## BEGIN

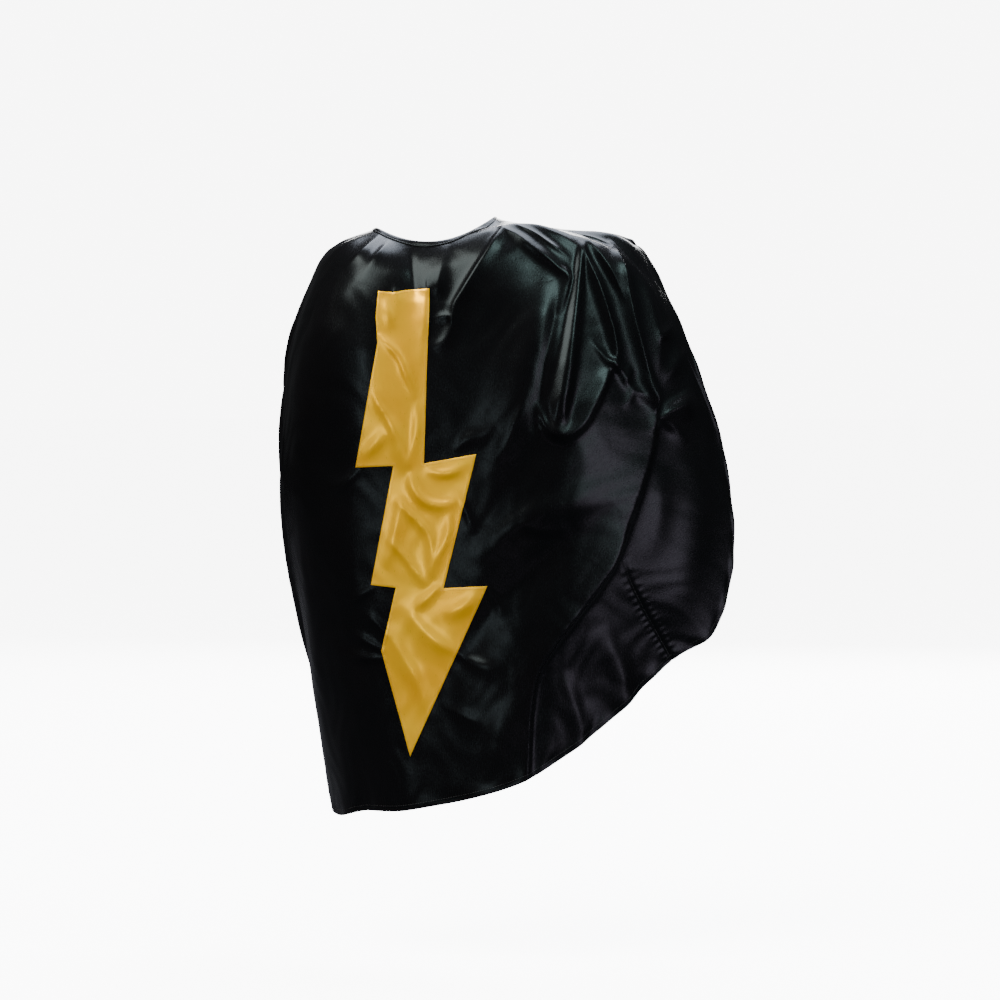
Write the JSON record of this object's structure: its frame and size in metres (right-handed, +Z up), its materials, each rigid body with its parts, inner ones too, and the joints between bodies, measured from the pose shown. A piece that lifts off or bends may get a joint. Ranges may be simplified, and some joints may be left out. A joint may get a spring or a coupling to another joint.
{
  "type": "superhero cape",
  "caption": "Child's black satin superhero cape with a yellow lightning bolt sewn on the back and a hook-and-loop neck closure, draped as worn.",
  "frame": {"origin": "centre of the neck opening of the cape as worn", "axes": "+Z up, +Y the way the wearer faces, so the back with the bolt looks towards -Y, +X towards the wearer's raised right arm"},
  "size_m": [0.5444, 0.2662, 0.7108],
  "materials": {
    "black_satin": "black polyester satin with a soft sheen",
    "black_lining": "black polyester lining, less shiny than the shell",
    "yellow_satin": "golden yellow polyester satin",
    "black_thread": "black polyester sewing thread",
    "yellow_thread": "yellow polyester sewing thread",
    "interfacing": "thin white non-woven interfacing",
    "fusible_web": "thin white fusible web",
    "hook_nylon": "black nylon hook tape",
    "loop_nylon": "black nylon loop tape, fuzzy",
    "label_tape": "white polyester label tape with nothing printed on it"
  },
  "bodies": {
    "cape": {"shell_back_panel": "black_satin", "shell_left_side_panel": "black_satin", "shell_right_side_panel": "black_satin", "lining_back_panel": "black_lining", "lining_left_side_panel": "black_lining", "lining_right_side_panel": "black_lining", "left_seam_thread": "black_thread", "right_seam_thread": "black_thread", "edge_topstitch": "black_thread", "neck_interfacing": "interfacing", "neck_binding": "black_satin", "bolt_fusible_web": "fusible_web", "lightning_bolt": "yellow_satin", "bolt_stitching": "yellow_thread", "under_tab": "black_satin", "loop_strip": "loop_nylon", "loop_strip_stitching": "black_thread"},
    "closure_flap": {"closure_tab": "black_satin", "hook_strip": "hook_nylon", "hook_strip_stitching": "black_thread"},
    "label": {"care_label": "label_tape"}
  },
  "joints": [
    {"name": "closure_peel", "type": "hinge", "parent": "cape", "child": "closure_flap", "pos_m": [0.0478, 0.0388, -0.0098], "axis": [0.4091, 0.402, -0.8192], "range_deg": [0, 110]},
    {"name": "label_flip", "type": "hinge", "parent": "cape", "child": "label", "pos_m": [-0.0227, -0.0498, -0.0195], "axis": [0.9681, -0.2504, 0], "range_deg": [0, 120]}
  ]
}
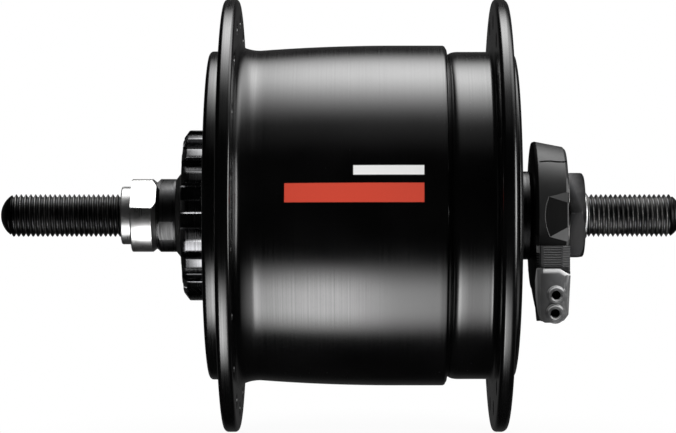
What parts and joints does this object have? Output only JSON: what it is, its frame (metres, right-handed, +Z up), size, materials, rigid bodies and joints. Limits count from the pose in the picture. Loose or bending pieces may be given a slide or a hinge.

## END

■ **Aim of the task**
The entries above must be returned exactly.

■ **Finished task**
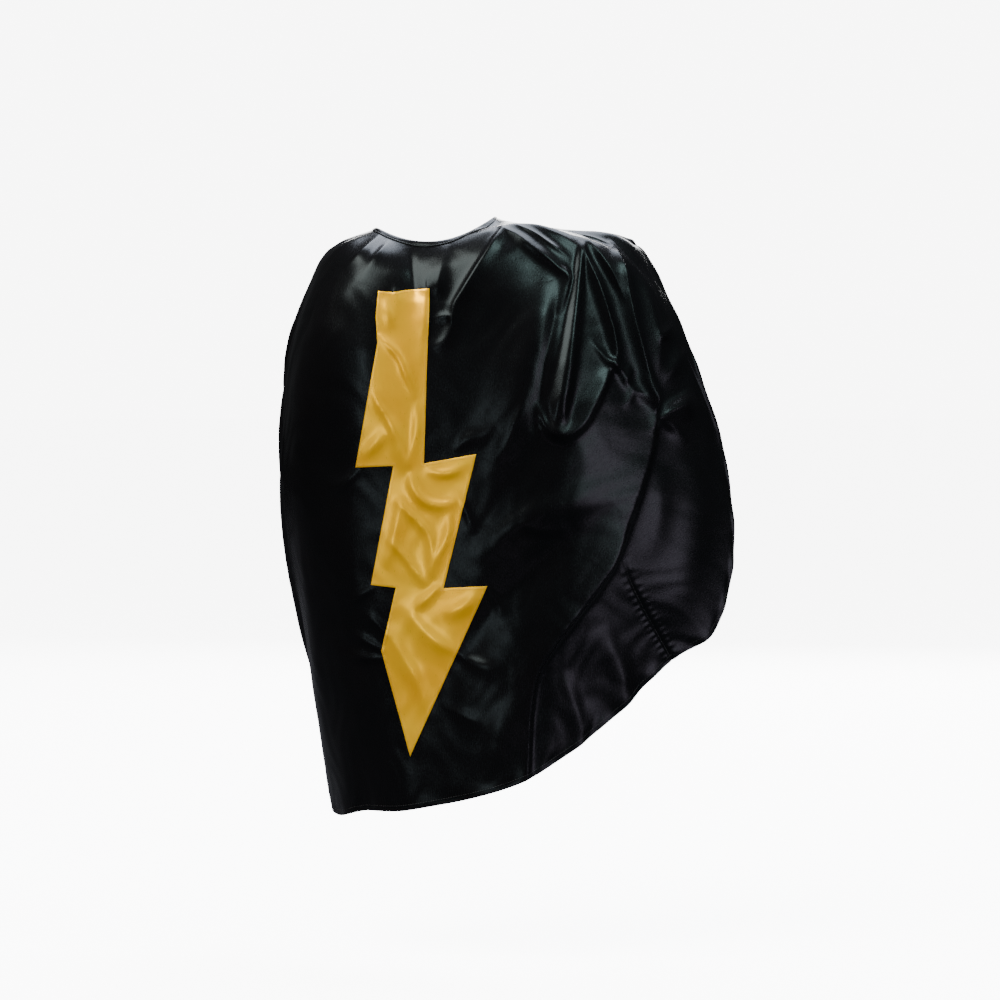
Write the JSON record of this object's structure: its frame and size in metres (right-handed, +Z up), its materials, each rigid body with its parts, inner ones too, and the joints between bodies, measured from the pose shown. A piece that lifts off or bends may get a joint. Ranges may be simplified, and some joints may be left out. A joint may get a spring or a coupling to another joint.
{
  "type": "superhero cape",
  "caption": "Child's black satin superhero cape with a yellow lightning bolt sewn on the back and a hook-and-loop neck closure, draped as worn.",
  "frame": {"origin": "centre of the neck opening of the cape as worn", "axes": "+Z up, +Y the way the wearer faces, so the back with the bolt looks towards -Y, +X towards the wearer's raised right arm"},
  "size_m": [0.5444, 0.2662, 0.7108],
  "materials": {
    "black_satin": "black polyester satin with a soft sheen",
    "black_lining": "black polyester lining, less shiny than the shell",
    "yellow_satin": "golden yellow polyester satin",
    "black_thread": "black polyester sewing thread",
    "yellow_thread": "yellow polyester sewing thread",
    "interfacing": "thin white non-woven interfacing",
    "fusible_web": "thin white fusible web",
    "hook_nylon": "black nylon hook tape",
    "loop_nylon": "black nylon loop tape, fuzzy",
    "label_tape": "white polyester label tape with nothing printed on it"
  },
  "bodies": {
    "cape": {"shell_back_panel": "black_satin", "shell_left_side_panel": "black_satin", "shell_right_side_panel": "black_satin", "lining_back_panel": "black_lining", "lining_left_side_panel": "black_lining", "lining_right_side_panel": "black_lining", "left_seam_thread": "black_thread", "right_seam_thread": "black_thread", "edge_topstitch": "black_thread", "neck_interfacing": "interfacing", "neck_binding": "black_satin", "bolt_fusible_web": "fusible_web", "lightning_bolt": "yellow_satin", "bolt_stitching": "yellow_thread", "under_tab": "black_satin", "loop_strip": "loop_nylon", "loop_strip_stitching": "black_thread"},
    "closure_flap": {"closure_tab": "black_satin", "hook_strip": "hook_nylon", "hook_strip_stitching": "black_thread"},
    "label": {"care_label": "label_tape"}
  },
  "joints": [
    {"name": "closure_peel", "type": "hinge", "parent": "cape", "child": "closure_flap", "pos_m": [0.0478, 0.0388, -0.0098], "axis": [0.4091, 0.402, -0.8192], "range_deg": [0, 110]},
    {"name": "label_flip", "type": "hinge", "parent": "cape", "child": "label", "pos_m": [-0.0227, -0.0498, -0.0195], "axis": [0.9681, -0.2504, 0], "range_deg": [0, 120]}
  ]
}
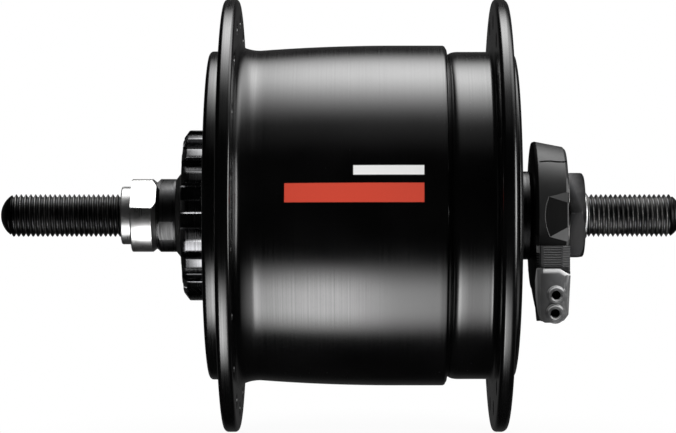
What parts and joints does this object have? Output only JSON: what it is, its frame (metres, right-handed, +Z up), size, materials, rigid bodies and joints. Limits count from the pose in the picture. Loose or bending pieces may be given a slide or a hinge.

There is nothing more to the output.